» Problem statement: Repeat only the lines from the line containing "round the wick." through the line containing "import math", both included, exactly as they stand.

» Data shown:
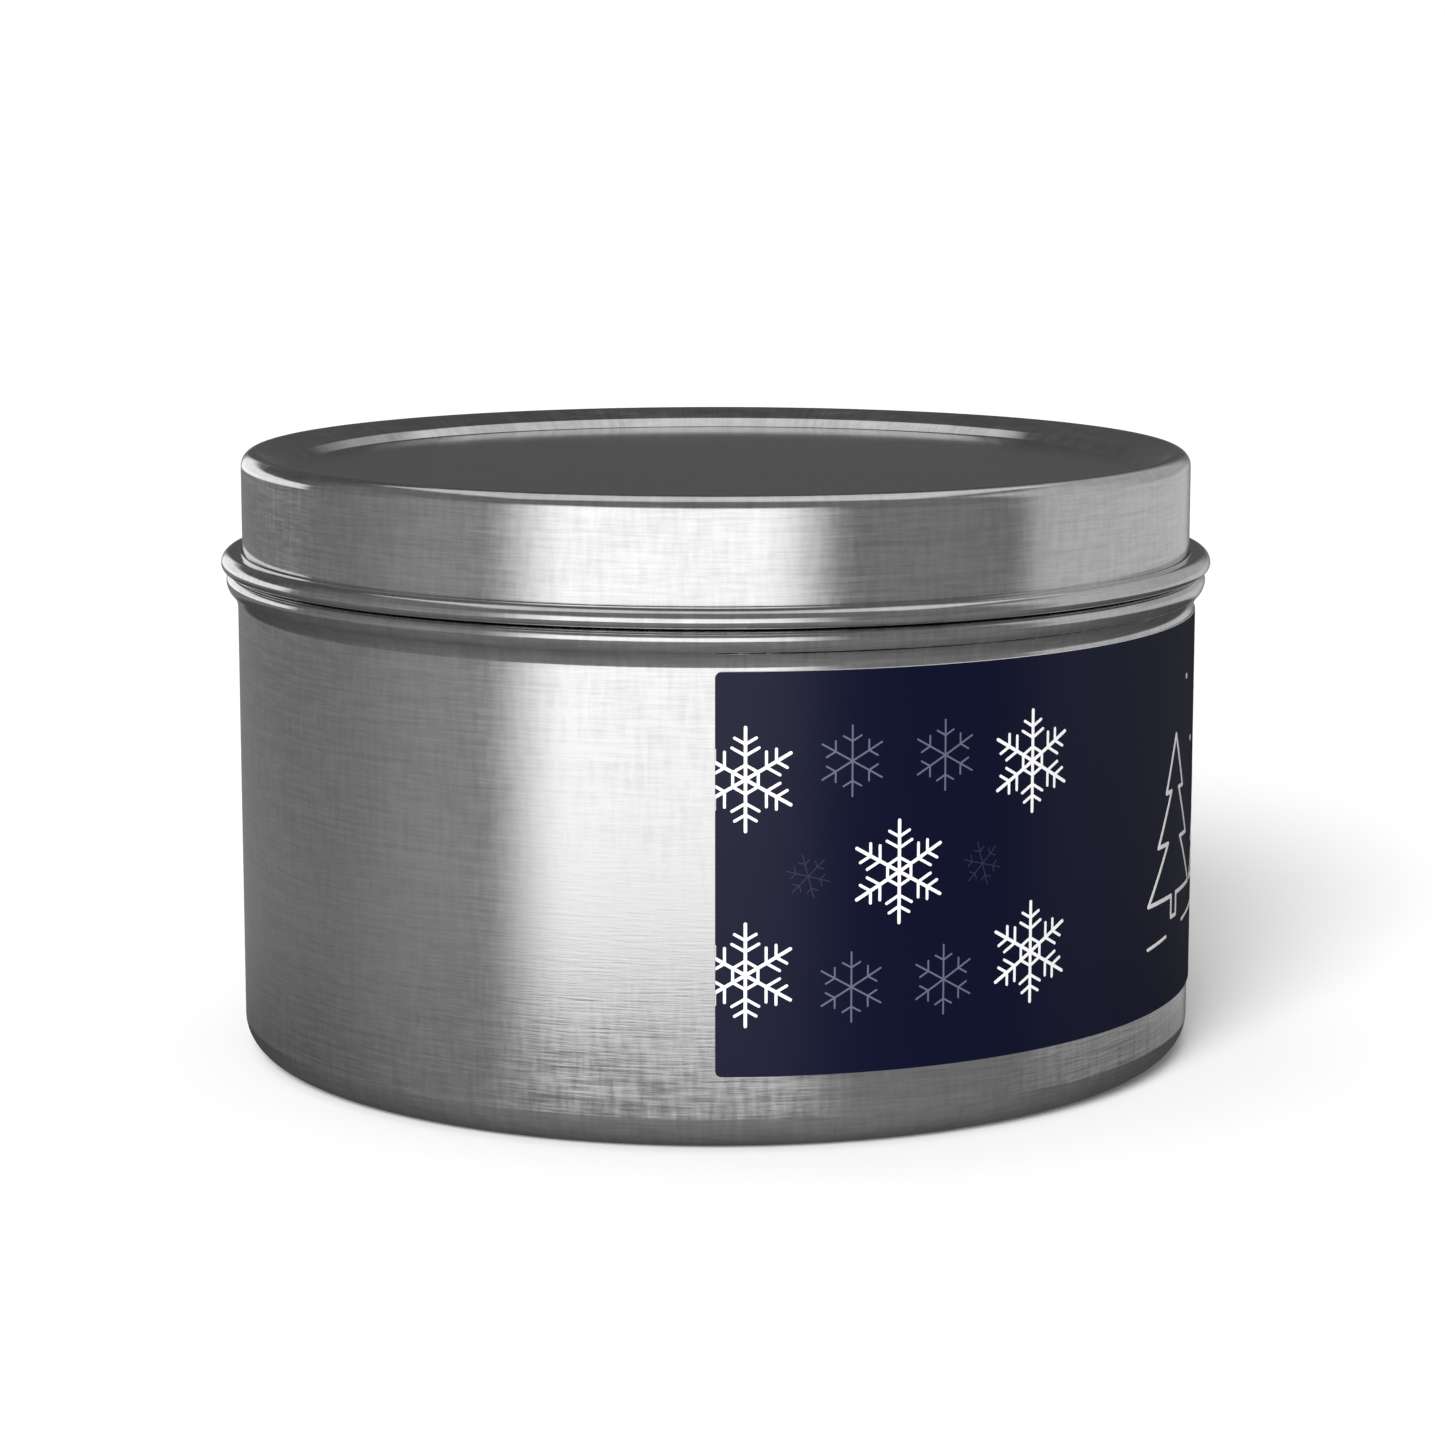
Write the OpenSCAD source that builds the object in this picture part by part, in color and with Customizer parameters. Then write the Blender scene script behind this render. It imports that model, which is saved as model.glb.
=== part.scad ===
// Round slip-lid candle tin: a drawn steel cup with a rolled bead that the lid rests on,
// a lid with a sunken panel and a rolled hem, a wrap-round label, and the poured candle inside.
// Millimetres, +Z up, origin at the centre of the standing face.

/* [Tin] */
// Outside diameter of the straight wall
wall_d = 80; // [76:1:110]
// Thickness of the sheet steel, used for the cup and the lid
sheet_t = 0.3; // [0.2:0.02:0.4]
// Outside radius of the rounded bottom edge
bottom_r = 2.7; // [1.5:0.1:4]
// How far the middle of the base is pressed up from the standing face
base_recess = 0.8; // [0.6:0.1:1.2]
// Height of the widest line of the bead under the lid
bead_z = 39.48; // [39.48:0.02:60]
// How far the bead stands out from the wall
bead_out = 0.92; // [0.7:0.01:1.1]

/* [Lid] */
// Height of the closed lid's top above the widest line of the bead
lid_rise = 10.62; // [8.5:0.02:20]
// How far the lid's skirt is set in from the wall
skirt_inset = 0.43; // [0.2:0.01:0.6]
// How far the rolled hem stands out from the wall
hem_out = 1.33; // [1.2:0.01:1.6]
// Outside radius of the hem's roll below its widest line
hem_low_r = 0.57; // [0.5:0.01:0.65]
// Outside radius of the hem's roll above its widest line
hem_high_r = 0.97; // [0.9:0.01:1.05]
// Radius of the lid's outer shoulder
shoulder_r = 1.22; // [0.8:0.02:2]
// Width of the rim that slopes in from the shoulder
rim_w = 2.2; // [0.8:0.05:2.4]
// Depth of the sunken panel below the top of the rim
panel_drop = 1.52; // [1.3:0.02:1.8]
// Free gap between the skirt and the neck of the cup
slip_gap = 0.2; // [0.1:0.05:0.3]

/* [Labels] */
// Height of the side label's lower edge
label_z = 6; // [4:0.1:10]
// Bare wall between the side label's upper edge and the flare of the bead
label_gap = 0.2; // [0.1:0.1:10]
// How far the side label wraps round the wall, in degrees
label_wrap = 250; // [90:1:275]
// Thickness of the side label
label_t = 0.15; // [0.08:0.01:0.3]
// Diameter of the round label under the base
base_label_d = 60; // [30:1:60]
// Thickness of the round label
base_label_t = 0.12; // [0.08:0.01:0.2]

/* [Candle] */
// Height of the wax surface
wax_z = 37; // [20:0.5:37]
// Diameter of the braided wick
wick_d = 2.2; // [1.5:0.1:3.5]
// Length of wick that stands out of the wax
wick_free = 6.5; // [3:0.5:8]
// Diameter of the wick's metal foot
foot_d = 20; // [12:1:24]
// Height of the crimped neck on the wick's foot
foot_neck_h = 3; // [2:0.5:6]
// Diameter of the adhesive dot under the foot
sticker_d = 18; // [10:1:24]
// Thickness of the adhesive dot
sticker_t = 0.8; // [0.4:0.1:1.2]

/* [Hidden] */
$fn = 128;

bend_step_angle = 15;
half_t = sheet_t / 2;
wall_r = wall_d / 2;
total_h = bead_z + lid_rise;

// The label starts at the front, facing -Y, and wraps anticlockwise seen from above.
front_angle = -90;

// Base of the cup: a pressed-up middle, a flat standing ring and the rounded bottom edge.
base_bend_r = 1.2;
base_bend_turn = 40;
standing_r = wall_r - bottom_r;
ring_w = 1.6;
base_slope_h = base_recess - 2 * base_bend_r * (1 - cos(base_bend_turn));
base_slope_w = base_slope_h / tan(base_bend_turn) + 2 * base_bend_r * sin(base_bend_turn);
ring_start_r = standing_r - ring_w;
base_top = base_recess + sheet_t;

// Bead: a hollow flare out of the wall, a full curve round the widest point, and a tighter
// curve back to the flat seat that the lid's hem rests on.
flare_r = 1.76;
bead_r = 1.4;
bead_top_r = 0.75;
bead_cx = wall_r + bead_out - bead_r;
flare_cx = wall_r + flare_r;
flare_drop = sqrt(pow(flare_r + bead_r, 2) - pow(flare_cx - bead_cx, 2));
flare_turn = atan2(flare_drop, flare_cx - bead_cx);
flare_z = bead_z - flare_drop;
label_h = flare_z - label_gap - label_z;
seat_z = bead_z + bead_top_r;

// Neck of the cup, which the lid slips over, with its edge curled inwards.
skirt_r = wall_r - skirt_inset;
neck_r = skirt_r - sheet_t - slip_gap;
neck_bend_r = 0.35;
curl_r = 0.65;
curl_turn = 250;
head_gap = 0.9;
curl_z = total_h - sheet_t - head_gap - curl_r - half_t;

// Lid: sunken panel, steeper step, gently sloping rim, shoulder, skirt and rolled hem.
step_turn = 38;
rim_turn = 19;
step_low_r = 0.5;
step_high_r = 0.8;
shoulder_mid_r = shoulder_r - half_t;
shoulder_cx = skirt_r - shoulder_r;
shoulder_cz = total_h - shoulder_r;
rim_start = [shoulder_cx, shoulder_cz] + polar(shoulder_mid_r, 90 + rim_turn);
rim_end = rim_start - polar(rim_w, rim_turn);
step_high_c = rim_end - polar(step_high_r, 90 + rim_turn);
step_top = step_high_c + polar(step_high_r, 90 + step_turn);
panel_mid_z = total_h - panel_drop - half_t;
step_foot_z = panel_mid_z + step_low_r * (1 - cos(step_turn));
step_foot_r = step_top[0] - (step_top[1] - step_foot_z) / tan(step_turn);
step_low_c = [step_foot_r - step_low_r * sin(step_turn), panel_mid_z + step_low_r];
skirt_mid_r = skirt_r - half_t;
hem_gap = 0.1;
hem_z = seat_z + hem_gap + hem_low_r;
hem_r = wall_r + hem_out;
hem_low_mid_r = hem_low_r - half_t;
hem_high_mid_r = hem_high_r - half_t;
hem_end_gap = 0.46;
hem_end_turn = 25;

// Wick, its metal foot and the adhesive dot that holds the foot to the base.
foot_t = 0.3;
foot_z = base_top + sticker_t;
foot_neck_t = 0.6;
wick_r = wick_d / 2;
wick_bottom = foot_z + foot_t;
foot_neck_z = foot_z + foot_t + foot_neck_h;

steel = [0.72, 0.72, 0.73];

function polar(r, angle) = r * [cos(angle), sin(angle)];

// A bend is [centre radius, centre height, mid-sheet radius, first angle, last angle].
// side is 1 for the skin on the right of the direction of travel and -1 for the left.
function bend_points(bend, side) =
    let (turn = bend[4] - bend[3],
         steps = ceil(abs(turn) / bend_step_angle),
         r = bend[2] + side * sign(turn) * half_t)
    [for (i = [0 : steps]) [bend[0], bend[1]] + polar(r, bend[3] + turn * i / steps)];

function skin(bends, side) = [for (bend = bends) each bend_points(bend, side)];

function reversed(list) = [for (i = [len(list) - 1 : -1 : 0]) list[i]];

// Closed outline of bent sheet that starts flat on the axis, at mid-sheet height start_z.
function sheet_outline(bends, start_z) = concat(
    [[0, start_z - half_t]], skin(bends, 1), reversed(skin(bends, -1)), [[0, start_z + half_t]]);

base_mid_z = base_recess + half_t;
base_bends = [
    [ring_start_r - base_slope_w, base_mid_z - base_bend_r, base_bend_r, 90, 90 - base_bend_turn],
    [ring_start_r, half_t + base_bend_r, base_bend_r, 270 - base_bend_turn, 270],
    [standing_r, bottom_r, bottom_r - half_t, 270, 360]
];

top_bends = [
    [flare_cx, flare_z, flare_r + half_t, 180, 180 - flare_turn],
    [bead_cx, bead_z, bead_r - half_t, -flare_turn, 0],
    [wall_r + bead_out - bead_top_r, bead_z, bead_top_r - half_t, 0, 90],
    [neck_r - half_t + neck_bend_r, seat_z - half_t + neck_bend_r, neck_bend_r, 270, 180],
    [neck_r - half_t - curl_r, curl_z, curl_r, 0, curl_turn]
];

lid_bends = [
    [step_low_c[0], step_low_c[1], step_low_r, 270, 270 + step_turn],
    [step_high_c[0], step_high_c[1], step_high_r, 90 + step_turn, 90 + rim_turn],
    [shoulder_cx, shoulder_cz, shoulder_mid_r, 90 + rim_turn, 0],
    [skirt_mid_r + hem_low_mid_r, hem_z, hem_low_mid_r, 180, 270],
    [hem_r - hem_low_r, hem_z, hem_low_mid_r, 270, 360],
    [hem_r - hem_high_r, hem_z, hem_high_mid_r, 0, 90],
    [skirt_r + hem_end_gap, hem_z, hem_high_mid_r, 90, 90 + hem_end_turn]
];

// Drawn cup with its bead, neck and curled edge.
module tin_body() {
    color(steel)
    rotate_extrude()
    polygon(sheet_outline(concat(base_bends, top_bends), base_mid_z));
}

// Slip lid: one pressing with a rolled hem.
module lid() {
    color(steel)
    rotate_extrude()
    polygon(sheet_outline(lid_bends, panel_mid_z));
}

// Printed label round the wall.
module side_label() {
    color([0.06, 0.07, 0.2])
    rotate([0, 0, front_angle])
    rotate_extrude(angle = label_wrap)
    translate([wall_r, label_z])
    square([label_t, label_h]);
}

// Round paper label in the hollow of the base.
module base_label() {
    color([0.93, 0.92, 0.88])
    translate([0, 0, base_recess - base_label_t])
    cylinder(d = base_label_d, h = base_label_t);
}

// Poured wax: fills the cup to wax_z, with room for the wick, its foot and the adhesive dot.
module wax_fill() {
    color([0.95, 0.92, 0.84])
    difference() {
        rotate_extrude()
        polygon(concat([[0, base_top]], skin(base_bends, -1),
                       [[wall_r - sheet_t, wax_z], [0, wax_z]]));
        translate([0, 0, base_recess]) cylinder(d = sticker_d, h = foot_z - base_recess);
        translate([0, 0, foot_z]) cylinder(d = foot_d, h = foot_t);
        translate([0, 0, foot_z]) cylinder(r = wick_r + foot_neck_t, h = foot_neck_z - foot_z);
        translate([0, 0, wick_bottom]) cylinder(r = wick_r, h = wax_z);
    }
}

// Braided cotton wick.
module wick() {
    color([0.93, 0.91, 0.86])
    translate([0, 0, wick_bottom])
    cylinder(r = wick_r, h = wax_z + wick_free - wick_bottom);
}

// Metal foot: a disc with a neck crimped round the wick.
module wick_foot() {
    color([0.78, 0.78, 0.8]) {
        translate([0, 0, foot_z]) cylinder(d = foot_d, h = foot_t);
        translate([0, 0, wick_bottom])
        difference() {
            cylinder(r = wick_r + foot_neck_t, h = foot_neck_h);
            translate([0, 0, -1]) cylinder(r = wick_r, h = foot_neck_h + 2);
        }
    }
}

// Double-sided adhesive dot under the foot.
module wick_sticker() {
    color([0.97, 0.97, 0.95])
    translate([0, 0, base_top])
    cylinder(d = sticker_d, h = sticker_t);
}

tin_body();
lid();
side_label();
base_label();
wax_fill();
wick();
wick_foot();
wick_sticker();
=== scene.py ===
"""Candle tin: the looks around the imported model.

Every piece here stands for one CAD node, or is printed on one, and rides on its body.
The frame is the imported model's: +Z up, origin at the centre of the standing face, and -Y
towards the camera. Lengths are in metres unless a name says otherwise, and MM turns
millimetres into metres. Angles are in degrees.
"""

import math

import bpy
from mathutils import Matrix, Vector
from mathutils.geometry import delaunay_2d_cdt


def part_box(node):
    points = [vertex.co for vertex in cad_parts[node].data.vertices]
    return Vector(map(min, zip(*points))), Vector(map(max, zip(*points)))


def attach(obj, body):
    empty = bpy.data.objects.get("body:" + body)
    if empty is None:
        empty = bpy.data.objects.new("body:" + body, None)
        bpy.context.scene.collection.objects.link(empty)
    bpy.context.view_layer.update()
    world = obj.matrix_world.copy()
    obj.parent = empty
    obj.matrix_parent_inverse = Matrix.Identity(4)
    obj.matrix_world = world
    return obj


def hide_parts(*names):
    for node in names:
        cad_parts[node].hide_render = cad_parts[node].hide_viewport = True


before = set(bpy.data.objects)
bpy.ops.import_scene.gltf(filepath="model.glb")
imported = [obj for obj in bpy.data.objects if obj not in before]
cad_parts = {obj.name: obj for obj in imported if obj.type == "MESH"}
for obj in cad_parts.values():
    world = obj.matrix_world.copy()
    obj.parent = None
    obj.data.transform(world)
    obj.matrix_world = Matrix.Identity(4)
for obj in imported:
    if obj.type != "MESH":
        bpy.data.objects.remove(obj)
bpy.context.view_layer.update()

MM = 0.001


# ---------------------------------------------------------------- camera

CAMERA_PLACE = (0.56 * MM, -336.18 * MM, 82.1 * MM)
CAMERA_PITCH = 9.372
CAMERA_LENS = 100.17
SENSOR_WIDTH = 36


def add_camera():
    data = bpy.data.cameras.new("camera")
    data.lens = CAMERA_LENS
    data.sensor_width = SENSOR_WIDTH
    data.clip_start = 10 * MM
    camera = bpy.data.objects.new("camera", data)
    camera.location = CAMERA_PLACE
    camera.rotation_euler = (math.radians(90 - CAMERA_PITCH), 0, 0)
    bpy.context.scene.collection.objects.link(camera)
    bpy.context.scene.camera = camera


add_camera()


# ---------------------------------------------------------------- dimensions, from the frame

tin_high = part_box("tin_body")[1]
lid_low, lid_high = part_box("lid")
label_low, label_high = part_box("side_label")
base_label_low, base_label_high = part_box("base_label")
wax_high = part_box("wax_fill")[1]
wick_low, wick_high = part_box("wick")
foot_low, foot_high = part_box("wick_foot")
sticker_low, sticker_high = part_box("wick_sticker")

SHEET = 0.3 * MM
HALF_SHEET = SHEET / 2
WALL_R = wax_high.x + SHEET
TOTAL_H = lid_high.z
LABEL_R = label_high.x

# Shape of the pressed and rolled sheet, as the CAD has it.
BOTTOM_R = 2.7 * MM
BASE_RECESS = base_label_high.z
BASE_BEND_R = 1.2 * MM
BASE_BEND_TURN = 40
RING_W = 1.6 * MM
FLARE_R = 1.76 * MM
BEAD_R = 1.4 * MM
BEAD_TOP_R = 0.75 * MM
HEM_SEAT_GAP = 0.1 * MM
SLIP_GAP = 0.2 * MM
SKIRT_INSET = 0.43 * MM
NECK_BEND_R = 0.35 * MM
CURL_R = 0.65 * MM
CURL_TURN = 250
STEP_TURN = 38
RIM_TURN = 19
RIM_W = 2.2 * MM
PANEL_DROP = 1.52 * MM
STEP_LOW_R = 0.5 * MM
STEP_HIGH_R = 0.8 * MM
SHOULDER_R = 1.22 * MM
HEM_LOW_R = 0.57 * MM
HEM_HIGH_R = 0.97 * MM
HEM_END_GAP = 0.46 * MM
HEM_END_TURN = 25

SEGMENTS = 288
BEND_STEP = 7.5

# Gap left between pieces that touch, so that no two surfaces coincide.
CLEAR = 0.02 * MM


# ---------------------------------------------------------------- node trees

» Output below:
// Metal foot: a disc with a neck crimped round the wick.
module wick_foot() {
    color([0.78, 0.78, 0.8]) {
        translate([0, 0, foot_z]) cylinder(d = foot_d, h = foot_t);
        translate([0, 0, wick_bottom])
        difference() {
            cylinder(r = wick_r + foot_neck_t, h = foot_neck_h);
            translate([0, 0, -1]) cylinder(r = wick_r, h = foot_neck_h + 2);
        }
    }
}

// Double-sided adhesive dot under the foot.
module wick_sticker() {
    color([0.97, 0.97, 0.95])
    translate([0, 0, base_top])
    cylinder(d = sticker_d, h = sticker_t);
}

tin_body();
lid();
side_label();
base_label();
wax_fill();
wick();
wick_foot();
wick_sticker();
=== scene.py ===
"""Candle tin: the looks around the imported model.

Every piece here stands for one CAD node, or is printed on one, and rides on its body.
The frame is the imported model's: +Z up, origin at the centre of the standing face, and -Y
towards the camera. Lengths are in metres unless a name says otherwise, and MM turns
millimetres into metres. Angles are in degrees.
"""

import math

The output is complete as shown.